» **Given data**
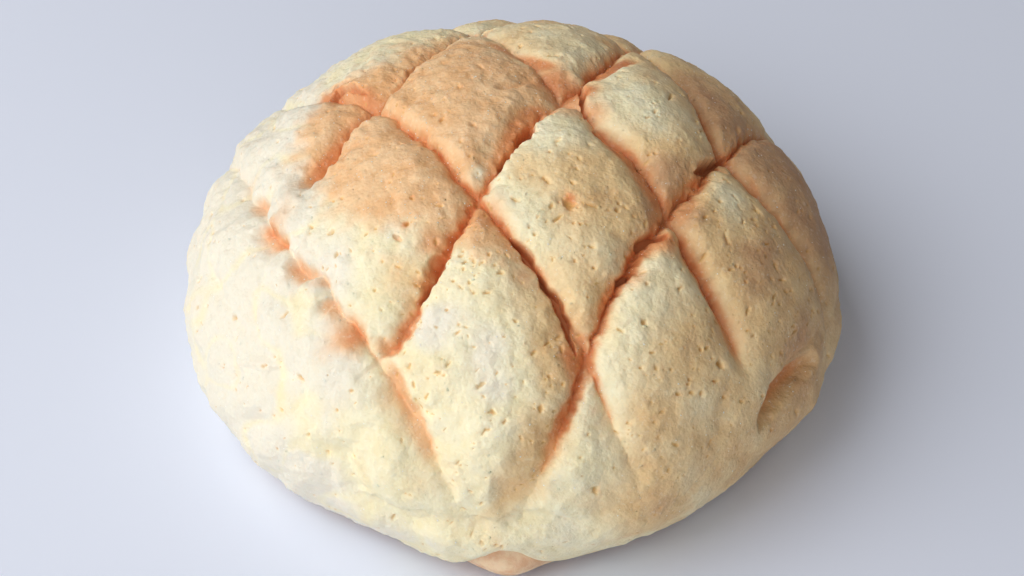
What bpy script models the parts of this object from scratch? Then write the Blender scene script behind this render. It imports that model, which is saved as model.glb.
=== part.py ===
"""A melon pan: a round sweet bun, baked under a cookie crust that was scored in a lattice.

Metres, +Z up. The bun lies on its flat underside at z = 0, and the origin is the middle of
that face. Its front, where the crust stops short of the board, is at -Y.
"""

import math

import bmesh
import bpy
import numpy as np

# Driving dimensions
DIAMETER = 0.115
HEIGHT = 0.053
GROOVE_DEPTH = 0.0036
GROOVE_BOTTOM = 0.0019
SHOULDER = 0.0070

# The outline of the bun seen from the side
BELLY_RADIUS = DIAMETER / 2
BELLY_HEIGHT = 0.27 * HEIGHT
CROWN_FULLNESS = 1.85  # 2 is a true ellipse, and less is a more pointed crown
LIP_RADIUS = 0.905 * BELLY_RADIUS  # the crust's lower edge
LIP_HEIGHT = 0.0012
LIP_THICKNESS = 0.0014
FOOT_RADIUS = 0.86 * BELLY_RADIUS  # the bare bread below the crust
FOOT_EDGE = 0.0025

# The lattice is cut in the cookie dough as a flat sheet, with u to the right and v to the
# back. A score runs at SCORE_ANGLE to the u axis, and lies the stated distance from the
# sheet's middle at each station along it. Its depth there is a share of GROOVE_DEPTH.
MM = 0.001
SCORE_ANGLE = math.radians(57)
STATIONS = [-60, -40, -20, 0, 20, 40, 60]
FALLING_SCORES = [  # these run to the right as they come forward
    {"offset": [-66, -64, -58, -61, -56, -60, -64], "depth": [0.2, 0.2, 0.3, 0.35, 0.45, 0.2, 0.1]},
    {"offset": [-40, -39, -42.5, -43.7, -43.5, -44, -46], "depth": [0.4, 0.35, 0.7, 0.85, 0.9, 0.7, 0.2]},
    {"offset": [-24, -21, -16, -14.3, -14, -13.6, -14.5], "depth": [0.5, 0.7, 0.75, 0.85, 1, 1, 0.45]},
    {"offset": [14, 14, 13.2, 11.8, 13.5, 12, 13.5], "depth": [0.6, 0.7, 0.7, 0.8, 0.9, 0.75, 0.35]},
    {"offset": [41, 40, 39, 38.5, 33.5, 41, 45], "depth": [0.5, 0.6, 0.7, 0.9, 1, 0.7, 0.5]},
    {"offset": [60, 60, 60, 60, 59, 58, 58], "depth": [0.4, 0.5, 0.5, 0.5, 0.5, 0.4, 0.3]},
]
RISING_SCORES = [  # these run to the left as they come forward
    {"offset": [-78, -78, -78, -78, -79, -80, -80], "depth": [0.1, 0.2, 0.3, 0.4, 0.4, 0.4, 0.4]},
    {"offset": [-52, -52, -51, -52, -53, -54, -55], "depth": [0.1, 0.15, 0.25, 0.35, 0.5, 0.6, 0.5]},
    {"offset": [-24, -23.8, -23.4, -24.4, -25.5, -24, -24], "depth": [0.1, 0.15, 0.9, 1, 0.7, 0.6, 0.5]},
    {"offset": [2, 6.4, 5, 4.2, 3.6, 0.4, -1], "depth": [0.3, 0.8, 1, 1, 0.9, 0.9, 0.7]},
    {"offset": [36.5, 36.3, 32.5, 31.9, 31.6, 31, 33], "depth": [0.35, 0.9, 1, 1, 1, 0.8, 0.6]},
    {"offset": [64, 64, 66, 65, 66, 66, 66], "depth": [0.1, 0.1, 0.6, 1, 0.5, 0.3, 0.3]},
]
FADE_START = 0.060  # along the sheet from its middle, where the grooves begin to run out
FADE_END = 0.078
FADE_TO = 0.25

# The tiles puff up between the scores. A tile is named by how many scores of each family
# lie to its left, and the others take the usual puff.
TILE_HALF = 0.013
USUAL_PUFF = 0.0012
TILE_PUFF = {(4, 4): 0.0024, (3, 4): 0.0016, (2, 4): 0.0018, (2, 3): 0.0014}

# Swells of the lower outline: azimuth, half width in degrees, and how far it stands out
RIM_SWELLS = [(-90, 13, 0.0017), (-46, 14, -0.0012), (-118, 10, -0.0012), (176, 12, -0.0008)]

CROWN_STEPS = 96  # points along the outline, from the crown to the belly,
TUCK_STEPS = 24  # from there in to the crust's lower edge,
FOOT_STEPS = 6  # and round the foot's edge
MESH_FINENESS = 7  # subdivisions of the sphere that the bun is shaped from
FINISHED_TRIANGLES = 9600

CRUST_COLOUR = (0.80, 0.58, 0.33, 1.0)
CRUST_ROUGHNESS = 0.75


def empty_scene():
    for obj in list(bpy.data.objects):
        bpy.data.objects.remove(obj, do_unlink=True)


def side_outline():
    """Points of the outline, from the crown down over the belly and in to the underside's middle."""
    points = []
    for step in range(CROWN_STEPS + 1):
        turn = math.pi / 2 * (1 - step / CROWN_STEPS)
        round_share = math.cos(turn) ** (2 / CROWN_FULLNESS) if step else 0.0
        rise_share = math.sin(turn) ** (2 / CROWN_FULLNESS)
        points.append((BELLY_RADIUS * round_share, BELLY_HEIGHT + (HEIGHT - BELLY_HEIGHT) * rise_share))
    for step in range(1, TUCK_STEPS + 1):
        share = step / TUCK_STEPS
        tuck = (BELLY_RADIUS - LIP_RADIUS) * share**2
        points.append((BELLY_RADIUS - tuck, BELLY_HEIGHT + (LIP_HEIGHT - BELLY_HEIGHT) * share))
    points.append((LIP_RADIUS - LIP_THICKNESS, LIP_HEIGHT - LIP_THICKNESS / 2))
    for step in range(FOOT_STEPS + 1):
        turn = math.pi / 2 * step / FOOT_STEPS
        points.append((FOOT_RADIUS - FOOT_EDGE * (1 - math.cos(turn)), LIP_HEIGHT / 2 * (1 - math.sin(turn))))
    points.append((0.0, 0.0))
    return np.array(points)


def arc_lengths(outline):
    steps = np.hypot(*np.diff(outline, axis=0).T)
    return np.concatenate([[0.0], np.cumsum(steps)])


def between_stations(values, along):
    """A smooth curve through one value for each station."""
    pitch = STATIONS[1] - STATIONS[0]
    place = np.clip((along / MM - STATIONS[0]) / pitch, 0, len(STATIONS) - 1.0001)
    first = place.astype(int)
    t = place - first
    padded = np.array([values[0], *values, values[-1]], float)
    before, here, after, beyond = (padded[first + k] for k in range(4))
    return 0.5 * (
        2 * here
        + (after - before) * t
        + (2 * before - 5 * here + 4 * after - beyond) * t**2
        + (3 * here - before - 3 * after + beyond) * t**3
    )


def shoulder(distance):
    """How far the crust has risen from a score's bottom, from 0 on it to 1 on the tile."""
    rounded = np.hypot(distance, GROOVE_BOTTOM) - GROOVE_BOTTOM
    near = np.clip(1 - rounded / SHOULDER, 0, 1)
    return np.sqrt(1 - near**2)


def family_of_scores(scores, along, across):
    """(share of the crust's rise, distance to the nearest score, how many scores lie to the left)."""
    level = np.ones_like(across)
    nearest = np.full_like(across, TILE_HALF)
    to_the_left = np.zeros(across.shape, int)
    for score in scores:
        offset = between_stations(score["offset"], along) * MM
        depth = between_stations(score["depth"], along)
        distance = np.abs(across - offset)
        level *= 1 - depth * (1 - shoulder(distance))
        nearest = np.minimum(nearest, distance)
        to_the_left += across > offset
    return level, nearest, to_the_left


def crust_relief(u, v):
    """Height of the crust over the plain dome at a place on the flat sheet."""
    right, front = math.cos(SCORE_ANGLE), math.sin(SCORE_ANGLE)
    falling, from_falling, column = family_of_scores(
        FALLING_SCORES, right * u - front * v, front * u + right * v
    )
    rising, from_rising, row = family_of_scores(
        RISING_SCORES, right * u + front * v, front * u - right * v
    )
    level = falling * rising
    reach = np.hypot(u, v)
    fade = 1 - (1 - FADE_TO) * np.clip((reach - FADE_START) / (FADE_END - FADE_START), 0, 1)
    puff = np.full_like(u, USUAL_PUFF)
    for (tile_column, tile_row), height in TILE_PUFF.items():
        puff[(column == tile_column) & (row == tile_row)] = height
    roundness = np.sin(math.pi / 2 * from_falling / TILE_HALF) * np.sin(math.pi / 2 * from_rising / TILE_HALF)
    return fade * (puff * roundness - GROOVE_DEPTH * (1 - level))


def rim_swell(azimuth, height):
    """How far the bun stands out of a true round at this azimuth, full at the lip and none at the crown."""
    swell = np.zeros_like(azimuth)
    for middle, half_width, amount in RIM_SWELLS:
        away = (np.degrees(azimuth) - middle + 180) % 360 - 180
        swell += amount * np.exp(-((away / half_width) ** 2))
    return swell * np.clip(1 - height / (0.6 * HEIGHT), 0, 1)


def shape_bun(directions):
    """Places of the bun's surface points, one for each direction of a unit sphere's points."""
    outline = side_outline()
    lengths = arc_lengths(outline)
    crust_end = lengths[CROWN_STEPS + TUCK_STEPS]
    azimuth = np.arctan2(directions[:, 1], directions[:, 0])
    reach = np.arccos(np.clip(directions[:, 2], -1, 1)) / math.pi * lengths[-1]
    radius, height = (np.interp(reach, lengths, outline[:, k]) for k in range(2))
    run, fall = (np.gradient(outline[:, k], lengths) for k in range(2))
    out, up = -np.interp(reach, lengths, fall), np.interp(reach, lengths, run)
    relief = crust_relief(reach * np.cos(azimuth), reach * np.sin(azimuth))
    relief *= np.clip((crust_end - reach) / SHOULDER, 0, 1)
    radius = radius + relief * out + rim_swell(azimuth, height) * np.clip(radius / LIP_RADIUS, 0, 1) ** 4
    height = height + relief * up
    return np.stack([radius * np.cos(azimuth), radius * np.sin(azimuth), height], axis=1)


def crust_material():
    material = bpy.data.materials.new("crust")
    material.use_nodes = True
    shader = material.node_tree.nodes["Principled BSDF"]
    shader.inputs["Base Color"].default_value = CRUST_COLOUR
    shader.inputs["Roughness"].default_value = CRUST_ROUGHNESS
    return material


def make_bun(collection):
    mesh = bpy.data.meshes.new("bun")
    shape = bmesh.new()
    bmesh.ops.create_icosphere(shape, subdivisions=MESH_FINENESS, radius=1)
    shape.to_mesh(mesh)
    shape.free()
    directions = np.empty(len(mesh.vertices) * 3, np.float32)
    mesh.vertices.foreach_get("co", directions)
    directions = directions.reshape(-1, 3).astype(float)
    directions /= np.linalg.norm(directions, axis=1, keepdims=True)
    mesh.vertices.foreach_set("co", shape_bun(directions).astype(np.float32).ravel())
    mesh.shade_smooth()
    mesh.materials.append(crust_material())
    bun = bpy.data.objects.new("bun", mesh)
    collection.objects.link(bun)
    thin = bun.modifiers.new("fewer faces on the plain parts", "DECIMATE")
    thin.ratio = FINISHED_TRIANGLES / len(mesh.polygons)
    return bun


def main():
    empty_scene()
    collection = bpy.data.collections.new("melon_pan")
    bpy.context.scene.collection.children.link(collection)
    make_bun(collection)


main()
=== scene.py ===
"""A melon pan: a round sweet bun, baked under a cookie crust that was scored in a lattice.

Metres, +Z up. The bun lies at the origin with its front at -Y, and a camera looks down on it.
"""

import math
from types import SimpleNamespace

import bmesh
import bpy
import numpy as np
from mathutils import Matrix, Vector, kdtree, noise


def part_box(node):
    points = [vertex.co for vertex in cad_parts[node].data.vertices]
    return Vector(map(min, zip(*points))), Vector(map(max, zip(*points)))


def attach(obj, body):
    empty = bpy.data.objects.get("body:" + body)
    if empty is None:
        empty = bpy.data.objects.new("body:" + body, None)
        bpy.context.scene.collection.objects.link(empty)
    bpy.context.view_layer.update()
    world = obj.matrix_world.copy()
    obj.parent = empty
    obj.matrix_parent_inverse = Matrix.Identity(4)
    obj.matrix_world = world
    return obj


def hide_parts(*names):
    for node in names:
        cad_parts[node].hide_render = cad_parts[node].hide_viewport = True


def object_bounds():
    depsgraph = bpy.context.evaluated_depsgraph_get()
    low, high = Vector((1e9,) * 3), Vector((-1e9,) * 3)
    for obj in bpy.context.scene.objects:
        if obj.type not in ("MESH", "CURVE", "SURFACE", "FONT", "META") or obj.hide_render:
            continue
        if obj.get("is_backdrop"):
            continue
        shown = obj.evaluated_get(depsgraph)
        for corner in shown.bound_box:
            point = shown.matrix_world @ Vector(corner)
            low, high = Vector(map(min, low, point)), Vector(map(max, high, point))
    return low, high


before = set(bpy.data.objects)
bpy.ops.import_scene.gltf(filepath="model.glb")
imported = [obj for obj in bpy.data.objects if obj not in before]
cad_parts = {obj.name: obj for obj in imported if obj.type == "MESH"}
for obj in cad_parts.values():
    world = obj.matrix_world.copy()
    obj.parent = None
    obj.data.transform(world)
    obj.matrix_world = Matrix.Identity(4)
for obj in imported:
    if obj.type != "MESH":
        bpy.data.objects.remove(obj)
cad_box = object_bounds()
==
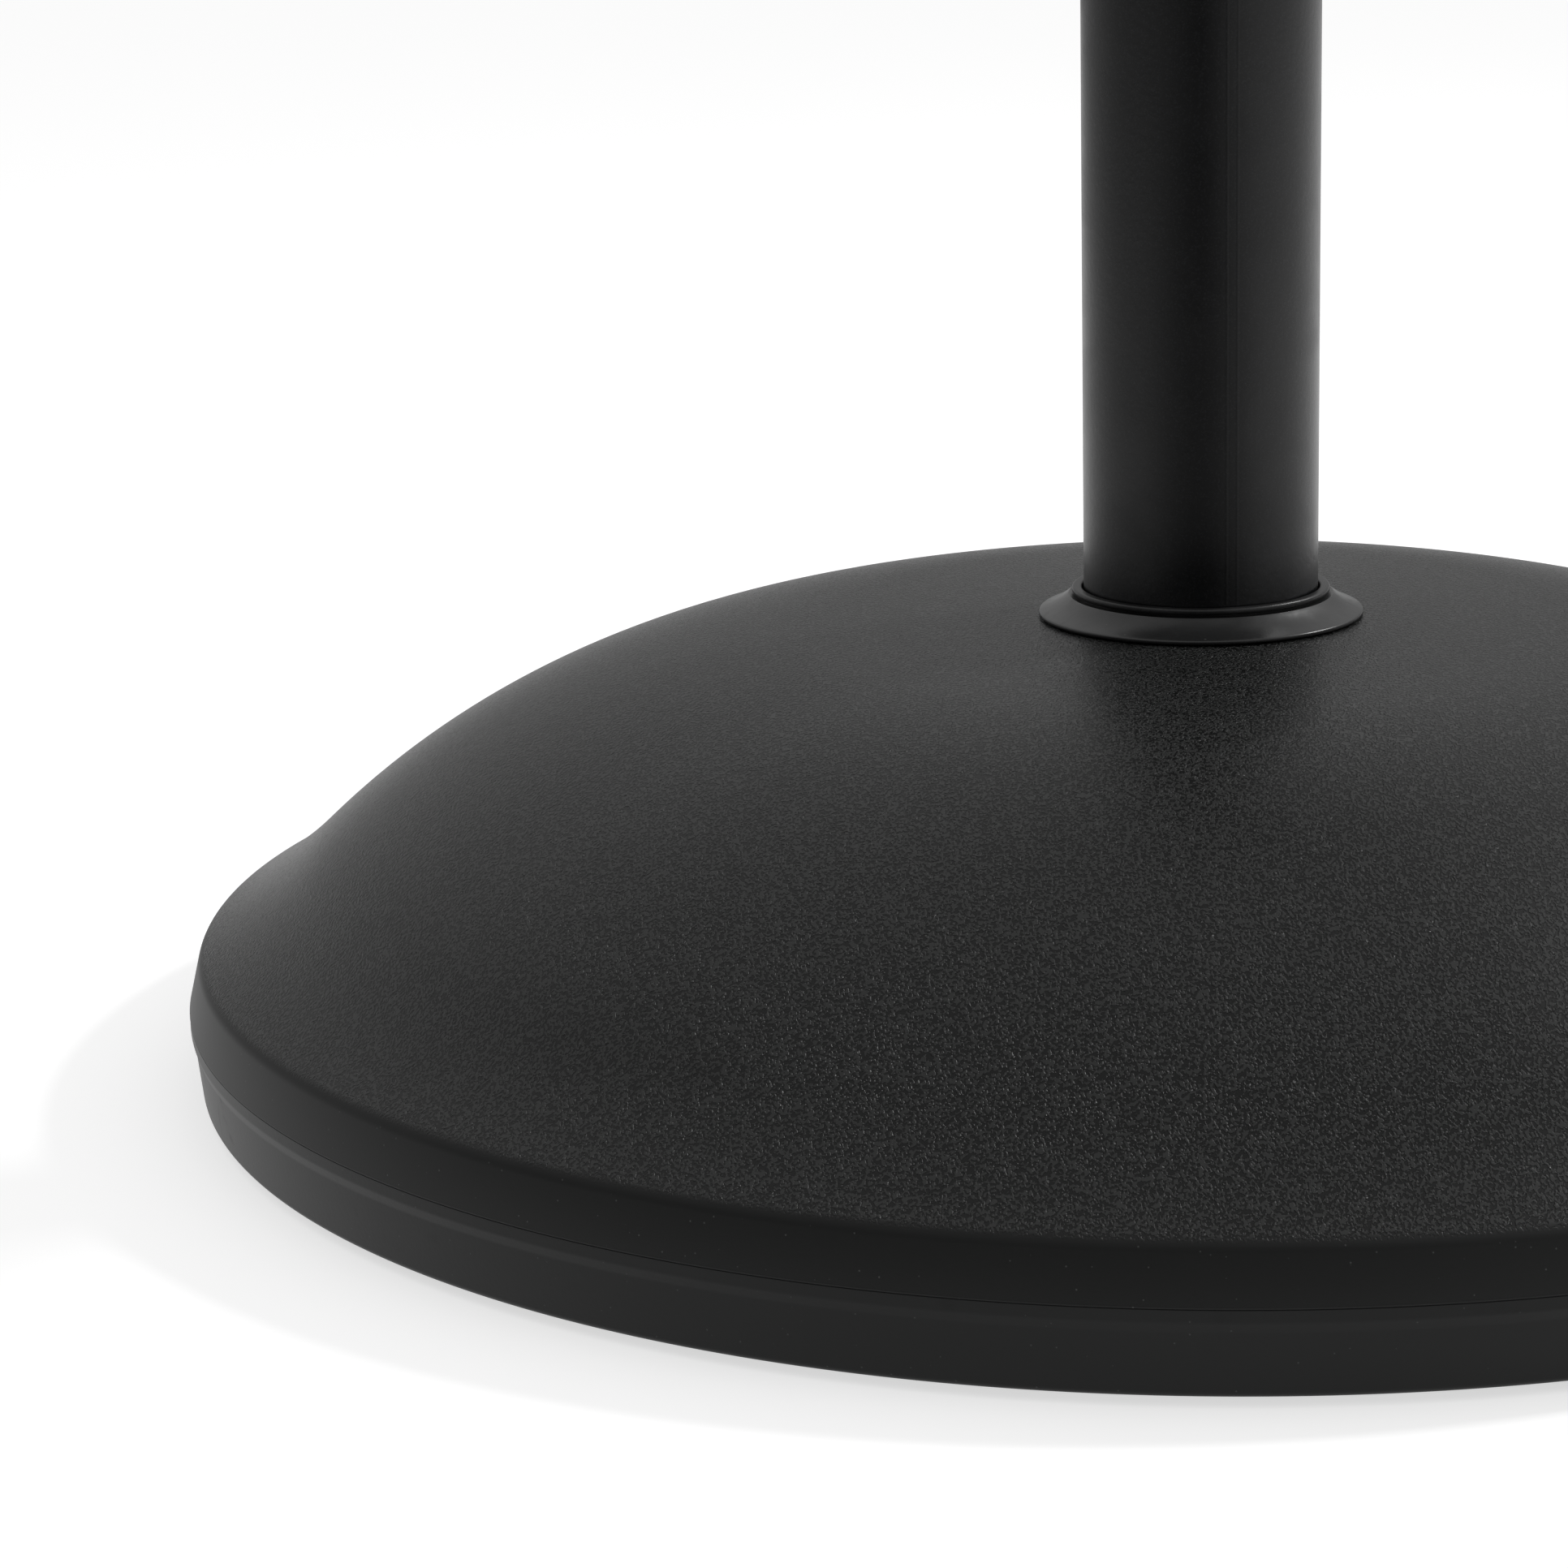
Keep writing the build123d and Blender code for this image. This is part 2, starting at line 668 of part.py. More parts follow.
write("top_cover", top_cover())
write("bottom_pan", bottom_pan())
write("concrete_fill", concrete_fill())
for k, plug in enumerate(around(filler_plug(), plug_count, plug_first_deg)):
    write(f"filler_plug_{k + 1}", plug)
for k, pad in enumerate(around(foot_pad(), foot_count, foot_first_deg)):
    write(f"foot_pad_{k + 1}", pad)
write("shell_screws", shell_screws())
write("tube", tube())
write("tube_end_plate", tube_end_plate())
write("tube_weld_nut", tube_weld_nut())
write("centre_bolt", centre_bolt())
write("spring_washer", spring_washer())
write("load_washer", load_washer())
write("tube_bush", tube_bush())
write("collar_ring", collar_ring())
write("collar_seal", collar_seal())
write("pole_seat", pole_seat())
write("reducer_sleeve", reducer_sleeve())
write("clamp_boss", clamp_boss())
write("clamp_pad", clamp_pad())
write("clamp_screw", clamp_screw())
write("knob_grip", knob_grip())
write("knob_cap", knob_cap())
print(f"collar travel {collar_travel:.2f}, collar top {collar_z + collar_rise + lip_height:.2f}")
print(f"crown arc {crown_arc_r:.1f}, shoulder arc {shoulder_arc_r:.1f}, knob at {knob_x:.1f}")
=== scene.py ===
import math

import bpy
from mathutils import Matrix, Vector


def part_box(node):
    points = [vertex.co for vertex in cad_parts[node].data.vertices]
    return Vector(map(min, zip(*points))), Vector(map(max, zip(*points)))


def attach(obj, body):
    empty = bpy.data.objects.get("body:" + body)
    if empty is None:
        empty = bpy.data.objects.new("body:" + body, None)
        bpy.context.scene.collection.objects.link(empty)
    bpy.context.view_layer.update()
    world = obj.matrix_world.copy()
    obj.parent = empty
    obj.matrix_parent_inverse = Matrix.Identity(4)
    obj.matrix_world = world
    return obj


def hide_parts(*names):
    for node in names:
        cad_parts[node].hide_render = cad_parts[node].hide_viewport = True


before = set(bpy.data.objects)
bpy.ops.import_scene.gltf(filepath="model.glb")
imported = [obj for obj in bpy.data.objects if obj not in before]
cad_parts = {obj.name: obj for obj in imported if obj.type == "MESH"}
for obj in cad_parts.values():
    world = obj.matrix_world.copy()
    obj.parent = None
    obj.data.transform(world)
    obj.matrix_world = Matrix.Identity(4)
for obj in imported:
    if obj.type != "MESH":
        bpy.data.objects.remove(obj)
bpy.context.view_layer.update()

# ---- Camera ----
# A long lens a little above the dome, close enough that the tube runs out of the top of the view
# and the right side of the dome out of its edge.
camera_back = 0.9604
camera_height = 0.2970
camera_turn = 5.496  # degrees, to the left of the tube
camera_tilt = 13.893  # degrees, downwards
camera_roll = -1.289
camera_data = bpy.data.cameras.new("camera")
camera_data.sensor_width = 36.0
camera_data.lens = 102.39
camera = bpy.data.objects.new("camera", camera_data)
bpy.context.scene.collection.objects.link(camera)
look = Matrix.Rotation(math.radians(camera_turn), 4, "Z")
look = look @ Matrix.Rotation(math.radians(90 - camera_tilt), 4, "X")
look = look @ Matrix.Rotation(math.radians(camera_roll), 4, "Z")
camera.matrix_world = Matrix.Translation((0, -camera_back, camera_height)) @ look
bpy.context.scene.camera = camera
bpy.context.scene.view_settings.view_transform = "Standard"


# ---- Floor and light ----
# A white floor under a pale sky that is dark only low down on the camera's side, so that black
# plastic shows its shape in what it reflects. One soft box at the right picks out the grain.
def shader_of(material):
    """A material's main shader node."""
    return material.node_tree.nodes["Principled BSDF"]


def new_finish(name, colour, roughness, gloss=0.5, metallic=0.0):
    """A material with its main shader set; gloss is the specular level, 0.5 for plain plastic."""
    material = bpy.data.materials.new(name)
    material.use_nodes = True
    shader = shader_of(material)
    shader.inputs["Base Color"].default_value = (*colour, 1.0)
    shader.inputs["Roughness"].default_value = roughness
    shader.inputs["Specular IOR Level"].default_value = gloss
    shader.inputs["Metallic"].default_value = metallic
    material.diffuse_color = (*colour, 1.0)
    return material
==
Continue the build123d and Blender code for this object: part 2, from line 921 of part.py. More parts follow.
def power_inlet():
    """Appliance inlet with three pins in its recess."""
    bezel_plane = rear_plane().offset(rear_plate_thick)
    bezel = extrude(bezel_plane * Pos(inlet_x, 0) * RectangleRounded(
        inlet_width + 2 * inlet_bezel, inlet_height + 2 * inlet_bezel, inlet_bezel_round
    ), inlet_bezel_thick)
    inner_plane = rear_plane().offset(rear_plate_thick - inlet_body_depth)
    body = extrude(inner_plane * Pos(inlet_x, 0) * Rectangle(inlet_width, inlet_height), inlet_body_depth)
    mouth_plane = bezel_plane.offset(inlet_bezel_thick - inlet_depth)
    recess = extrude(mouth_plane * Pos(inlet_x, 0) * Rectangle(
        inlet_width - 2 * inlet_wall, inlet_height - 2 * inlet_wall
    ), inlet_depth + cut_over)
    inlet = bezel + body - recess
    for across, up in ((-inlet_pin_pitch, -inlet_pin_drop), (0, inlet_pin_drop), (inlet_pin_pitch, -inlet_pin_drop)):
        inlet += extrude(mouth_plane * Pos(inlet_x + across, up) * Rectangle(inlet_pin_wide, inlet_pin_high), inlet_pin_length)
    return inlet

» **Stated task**
Reproduce only the lines from the one containing "thin.ratio = FINISHED_TRIANGLES" through the one containing "shown = obj.evaluated_get(depsgraph)", inclusive of both.

» **Reply**
    thin.ratio = FINISHED_TRIANGLES / len(mesh.polygons)
    return bun


def main():
    empty_scene()
    collection = bpy.data.collections.new("melon_pan")
    bpy.context.scene.collection.children.link(collection)
    make_bun(collection)


main()
=== scene.py ===
"""A melon pan: a round sweet bun, baked under a cookie crust that was scored in a lattice.

Metres, +Z up. The bun lies at the origin with its front at -Y, and a camera looks down on it.
"""

import math
from types import SimpleNamespace

import bmesh
import bpy
import numpy as np
from mathutils import Matrix, Vector, kdtree, noise


def part_box(node):
    points = [vertex.co for vertex in cad_parts[node].data.vertices]
    return Vector(map(min, zip(*points))), Vector(map(max, zip(*points)))


def attach(obj, body):
    empty = bpy.data.objects.get("body:" + body)
    if empty is None:
        empty = bpy.data.objects.new("body:" + body, None)
        bpy.context.scene.collection.objects.link(empty)
    bpy.context.view_layer.update()
    world = obj.matrix_world.copy()
    obj.parent = empty
    obj.matrix_parent_inverse = Matrix.Identity(4)
    obj.matrix_world = world
    return obj


def hide_parts(*names):
    for node in names:
        cad_parts[node].hide_render = cad_parts[node].hide_viewport = True


def object_bounds():
    depsgraph = bpy.context.evaluated_depsgraph_get()
    low, high = Vector((1e9,) * 3), Vector((-1e9,) * 3)
    for obj in bpy.context.scene.objects:
        if obj.type not in ("MESH", "CURVE", "SURFACE", "FONT", "META") or obj.hide_render:
            continue
        if obj.get("is_backdrop"):
            continue
        shown = obj.evaluated_get(depsgraph)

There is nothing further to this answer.